[Scripts that build objects]
————————

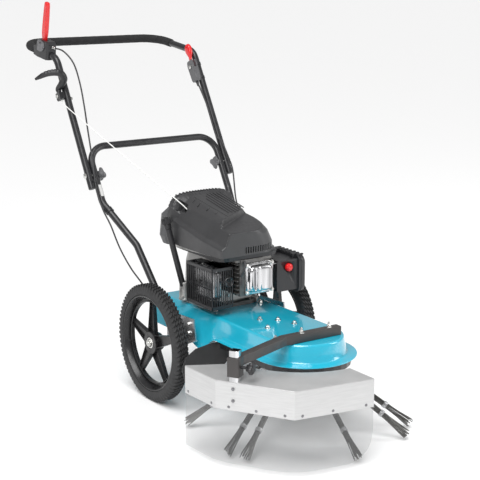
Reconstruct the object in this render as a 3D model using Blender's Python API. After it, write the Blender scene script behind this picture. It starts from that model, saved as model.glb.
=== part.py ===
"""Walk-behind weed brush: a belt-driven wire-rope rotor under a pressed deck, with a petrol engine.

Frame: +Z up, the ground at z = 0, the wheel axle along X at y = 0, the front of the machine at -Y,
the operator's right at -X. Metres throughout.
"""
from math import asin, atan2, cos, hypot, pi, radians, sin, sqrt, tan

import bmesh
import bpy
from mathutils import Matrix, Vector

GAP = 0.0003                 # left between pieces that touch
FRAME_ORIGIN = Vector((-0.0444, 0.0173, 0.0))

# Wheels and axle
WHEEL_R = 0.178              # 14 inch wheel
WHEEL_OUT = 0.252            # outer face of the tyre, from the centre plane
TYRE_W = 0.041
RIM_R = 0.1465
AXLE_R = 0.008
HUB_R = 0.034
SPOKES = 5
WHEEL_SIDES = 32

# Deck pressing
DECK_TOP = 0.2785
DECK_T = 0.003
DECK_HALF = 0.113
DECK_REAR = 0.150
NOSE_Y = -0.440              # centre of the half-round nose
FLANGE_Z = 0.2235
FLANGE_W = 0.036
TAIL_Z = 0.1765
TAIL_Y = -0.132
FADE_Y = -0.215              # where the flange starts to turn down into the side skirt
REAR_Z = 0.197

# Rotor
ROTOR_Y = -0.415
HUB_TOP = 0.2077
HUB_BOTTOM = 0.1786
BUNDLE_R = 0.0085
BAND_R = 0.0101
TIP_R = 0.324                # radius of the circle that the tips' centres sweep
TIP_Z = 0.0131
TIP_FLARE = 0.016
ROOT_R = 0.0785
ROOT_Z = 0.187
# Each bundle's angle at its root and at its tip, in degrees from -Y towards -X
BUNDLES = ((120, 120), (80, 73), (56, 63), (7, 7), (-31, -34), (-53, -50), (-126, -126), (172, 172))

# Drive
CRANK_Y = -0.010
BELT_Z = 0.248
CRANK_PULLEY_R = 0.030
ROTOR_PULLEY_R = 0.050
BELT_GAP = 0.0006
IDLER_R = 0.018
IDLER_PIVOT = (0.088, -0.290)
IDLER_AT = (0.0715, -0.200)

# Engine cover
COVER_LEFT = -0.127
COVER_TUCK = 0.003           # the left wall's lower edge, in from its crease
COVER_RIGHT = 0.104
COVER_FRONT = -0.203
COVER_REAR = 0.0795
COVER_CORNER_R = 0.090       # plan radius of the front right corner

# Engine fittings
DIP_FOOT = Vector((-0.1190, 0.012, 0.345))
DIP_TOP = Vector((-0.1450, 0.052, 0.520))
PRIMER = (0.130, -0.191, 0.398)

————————

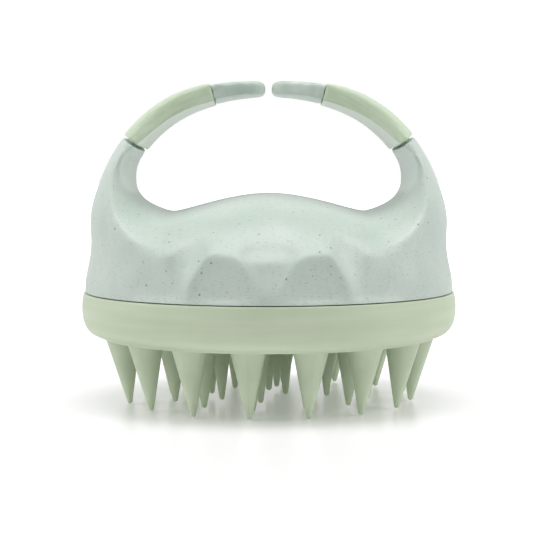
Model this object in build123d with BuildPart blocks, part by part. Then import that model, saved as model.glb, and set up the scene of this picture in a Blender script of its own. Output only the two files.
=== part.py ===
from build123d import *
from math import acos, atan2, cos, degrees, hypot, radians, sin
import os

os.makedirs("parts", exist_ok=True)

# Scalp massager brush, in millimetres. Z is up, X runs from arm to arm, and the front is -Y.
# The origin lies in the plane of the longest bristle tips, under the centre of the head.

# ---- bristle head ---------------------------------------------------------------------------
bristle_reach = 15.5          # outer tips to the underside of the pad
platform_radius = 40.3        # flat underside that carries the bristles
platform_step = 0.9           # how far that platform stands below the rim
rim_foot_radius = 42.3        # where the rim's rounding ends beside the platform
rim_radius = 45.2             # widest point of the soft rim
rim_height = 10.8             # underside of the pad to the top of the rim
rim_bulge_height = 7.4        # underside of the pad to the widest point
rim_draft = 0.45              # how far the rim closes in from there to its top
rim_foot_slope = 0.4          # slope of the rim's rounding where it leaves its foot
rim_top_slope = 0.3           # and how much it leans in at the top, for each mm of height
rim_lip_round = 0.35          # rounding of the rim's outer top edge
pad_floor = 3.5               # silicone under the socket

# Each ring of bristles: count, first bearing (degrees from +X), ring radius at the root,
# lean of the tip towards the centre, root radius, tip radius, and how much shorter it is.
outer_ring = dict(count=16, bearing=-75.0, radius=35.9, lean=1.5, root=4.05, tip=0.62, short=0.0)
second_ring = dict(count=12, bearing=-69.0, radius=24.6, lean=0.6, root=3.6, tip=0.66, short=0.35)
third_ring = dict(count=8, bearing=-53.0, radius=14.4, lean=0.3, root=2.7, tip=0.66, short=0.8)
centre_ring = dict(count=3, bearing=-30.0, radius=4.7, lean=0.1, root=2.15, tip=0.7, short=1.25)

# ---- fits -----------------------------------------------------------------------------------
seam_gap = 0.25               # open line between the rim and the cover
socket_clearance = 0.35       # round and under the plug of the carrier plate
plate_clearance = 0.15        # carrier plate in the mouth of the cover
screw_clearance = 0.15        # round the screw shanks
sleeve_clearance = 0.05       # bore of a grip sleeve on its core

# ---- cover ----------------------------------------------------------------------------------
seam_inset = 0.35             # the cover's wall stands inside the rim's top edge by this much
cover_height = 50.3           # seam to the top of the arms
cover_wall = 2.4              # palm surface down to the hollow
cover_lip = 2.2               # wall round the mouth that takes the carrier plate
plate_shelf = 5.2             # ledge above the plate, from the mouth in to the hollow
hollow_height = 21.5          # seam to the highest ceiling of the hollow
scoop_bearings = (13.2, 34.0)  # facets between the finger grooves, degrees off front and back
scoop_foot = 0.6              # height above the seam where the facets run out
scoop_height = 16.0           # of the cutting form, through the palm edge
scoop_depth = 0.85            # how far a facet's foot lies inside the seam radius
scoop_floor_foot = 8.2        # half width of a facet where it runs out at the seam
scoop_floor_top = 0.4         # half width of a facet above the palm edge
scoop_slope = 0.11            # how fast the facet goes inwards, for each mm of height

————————

### Problem to work on:
Retype the portion of the data above that starts on the line with "Model this object" and finishes on the line with "# The origin", including both of those lines.

### Complete answer:
Model this object in build123d with BuildPart blocks, part by part. Then import that model, saved as model.glb, and set up the scene of this picture in a Blender script of its own. Output only the two files.
=== part.py ===
from build123d import *
from math import acos, atan2, cos, degrees, hypot, radians, sin
import os

os.makedirs("parts", exist_ok=True)

# Scalp massager brush, in millimetres. Z is up, X runs from arm to arm, and the front is -Y.
# The origin lies in the plane of the longest bristle tips, under the centre of the head.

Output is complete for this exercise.